Cascavel
- Full name: Cascavel Esporte Clube
- Nickname(s): Serpente Cobra
- Founded: December 19, 1979
- Dissolved: December 17, 2001 merged with two other clubs to form Cascavel Clube Recreativo
- Ground: Estádio Olímpico Regional Arnaldo Busatto, Cascavel, Paraná state, Brazil
- Capacity: 45,000
- League: Campeonato Paranaense
- 2017: 7th
| Home colors | Away colors |

= Cascavel Esporte Clube =

Brazilian football club

Cascavel Esporte Clube, commonly known as Cascavel, was a Brazilian football club based in Cascavel, Paraná state that competed in the Série B and in the Série C twice.

==History==
The club was founded on December 19, 1979. Cascavel won the Campeonato Paranaense in 1980. The club competed in the Série B in 1981 and 1982 and was eliminated in the First Stage in both seasons.
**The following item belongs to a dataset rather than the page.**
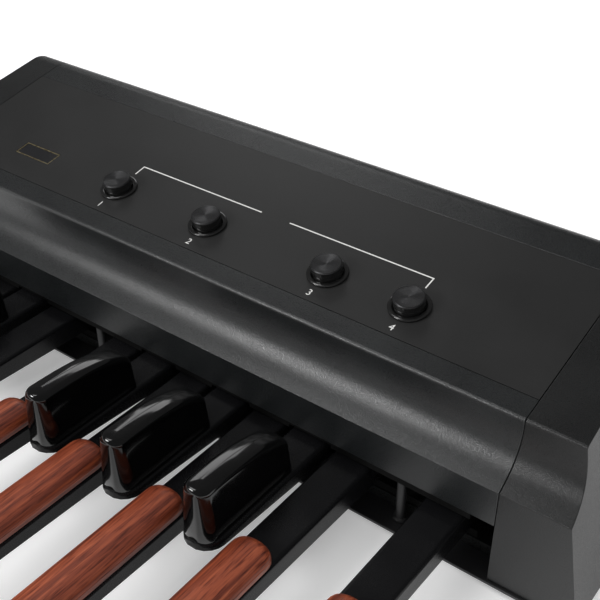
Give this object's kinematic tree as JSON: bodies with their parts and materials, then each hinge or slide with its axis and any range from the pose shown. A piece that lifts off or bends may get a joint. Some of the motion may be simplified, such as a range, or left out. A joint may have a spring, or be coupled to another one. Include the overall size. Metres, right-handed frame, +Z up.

Cascavel competed in the Série C in 1995 and 1996 and was eliminated in the First Stage in both seasons. The club merged with SOREC and Cascavel S/A on December 17, 2001, to form Cascavel Clube Recreativo.

==Honours==
- Campeonato Paranaense:
  - Winners (1): 1980
- Campeonato Paranaense Série Prata
  - Runners-up (1): 1979
- Campeonato Paranaense do Interior
  - Winners (3): 1980, 1987, 1988

==Stadium==

Cascavel Esporte Clube played its home games at Estádio Olímpico Regional Arnaldo Busatto. The stadium has a maximum capacity of 45,000 people.